We've been arguing about the wrong mechanism for fifteen years. Social doesn't pass link equity; it does something else, and that something else is measurable.

Tom Beckwith
Link Building & PR · Editor

Every two years the question comes back: do social signals affect SEO? Every two years the answer is 'no, not in the way you mean.' And every two years SEO teams shrug, decide social isn't their problem, and move on. That's the wrong reading of the right answer.

The mechanism nobody argues about

Social platforms don't pass link equity in a meaningful way. The links are usually nofollow, the content lives in walled gardens, and there's no plausible mechanism by which a tweet's engagement count rolls into a ranking signal.

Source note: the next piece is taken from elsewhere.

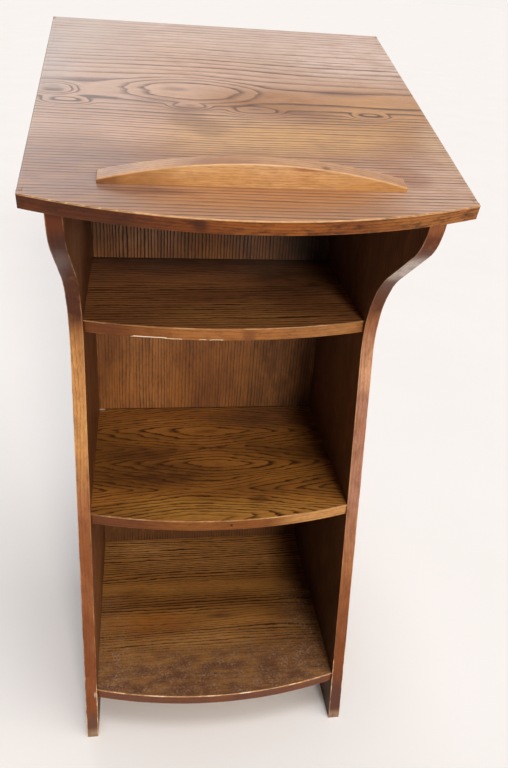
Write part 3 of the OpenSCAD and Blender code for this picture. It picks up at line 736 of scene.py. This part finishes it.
def world():
    """A pale surround: white to the eye, softer in the gloss, and a low fill on the wood."""
    made = bpy.data.worlds.new("pale_surround")
    bpy.context.scene.world = made
    made.use_nodes = True
    tree = made.node_tree
    tree.nodes.clear()
    ray = add(tree, "LightPath")
    gloss = add(tree, "Math", {0: ray.outputs["Is Glossy Ray"], 1: IN_GLOSS, 2: FILL},
                operation="MULTIPLY_ADD")
    strength = add(tree, "Math", {0: ray.outputs["Is Camera Ray"], 1: TO_EYE, 2: gloss},
                   operation="MULTIPLY_ADD")
    surround = add(tree, "Background", {"Color": paint("#faf5f1"), "Strength": strength})
    add(tree, "OutputWorld", {"Surface": surround})


def lamp(name, azimuth, elevation, strength, spread, tint):
    """A wide soft sun from azimuth (0 is the reader's side, 90 the right) and elevation."""
    data = bpy.data.lights.new(name, "SUN")
    data.energy = strength
    data.angle = math.radians(spread)
    data.color = paint(tint)[:3]
    made = bpy.data.objects.new(name, data)
    a, e = math.radians(azimuth), math.radians(elevation)
    away = Vector((math.sin(a) * math.cos(e), -math.cos(a) * math.cos(e), math.sin(e)))
    made.rotation_euler = away.to_track_quat("Z", "Y").to_euler()
    made.location = away * 3
    bpy.context.scene.collection.objects.link(made)


EYE = Vector((-0.11956, -0.95496, 1.14095))
YAW, PITCH, ROLL = 0.17223, 0.50899, 0.07359    # radians
LENS, SENSOR = 34.54, 36                        # mm


def camera():
    """A camera at the reader's side, a little left of the middle, that looks down on the stand."""
    ahead = Vector((math.sin(YAW) * math.cos(PITCH), math.cos(YAW) * math.cos(PITCH), -math.sin(PITCH)))
    level = Vector((math.cos(YAW), -math.sin(YAW), 0))
    above = level.cross(ahead)
    right = math.cos(ROLL) * level + math.sin(ROLL) * above
    up = math.cos(ROLL) * above - math.sin(ROLL) * level
    data = bpy.data.cameras.new("camera")
    data.lens = LENS
    data.sensor_width = SENSOR
    data.clip_start = 0.05
    data.clip_end = 200
    made = bpy.data.objects.new("camera", data)
    made.matrix_world = Matrix((right, up, -ahead)).transposed().to_4x4()
    made.location = EYE
    bpy.context.scene.collection.objects.link(made)
    bpy.context.scene.camera = made


floor()
world()
lamp("key", 9, 20, 1.9, 12, "#fff6ea")
lamp("side", 55, 40, 1.1, 60, "#fff8f0")
lamp("rear", 196, 36, 0.28, 26, "#ffffff")
lamp("overhead", 10, 82, 1.15, 30, "#fbfaff")
camera()
bpy.context.scene.view_settings.view_transform = "Standard"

That settles the direct-signal question and nothing else. The interesting question is what social does to demand patterns — and demand patterns are very, very visible in search.

What we actually see

When a piece of content gets distribution on social — a strong LinkedIn post, a tweet thread that traveled, a Reddit submission that found its community — three things tend to follow within two to four weeks:

  • Branded search volume for the company and the author rises. Often modestly; sometimes a lot. This is the cleanest organic signal there is, and the algorithm is very interested in it.
  • Long-tail queries combining the brand with the topic appear in Search Console for the first time. This is people who saw the social content, were intrigued, and went looking — exactly the audience the page was written for.
  • Backlink acquisition for that page picks up. Not because social passed equity, but because journalists, bloggers, and other content creators who follow the social channel found the page and chose to cite it. The link was created by a human; the social distribution made the human aware.

The implication for editorial calendars

Treating social as an SEO-adjacent activity is the right frame. The output isn't a ranking lift on its own — it's brand-demand growth, which is one of the strongest organic ranking signals, and which most teams aren't intentionally cultivating.

The piece of content you'd write for SEO is not always the piece of content that travels socially. Sometimes the right answer is two pieces: the canonical post that ranks, and the short, opinion-shaped distillation that performs on LinkedIn or X. Linking them deliberately closes the loop. The fifteen-year-old debate about social-signals-as-ranking-factor was never the question. The question is whether you're building branded demand. Social is the cheapest place to do that.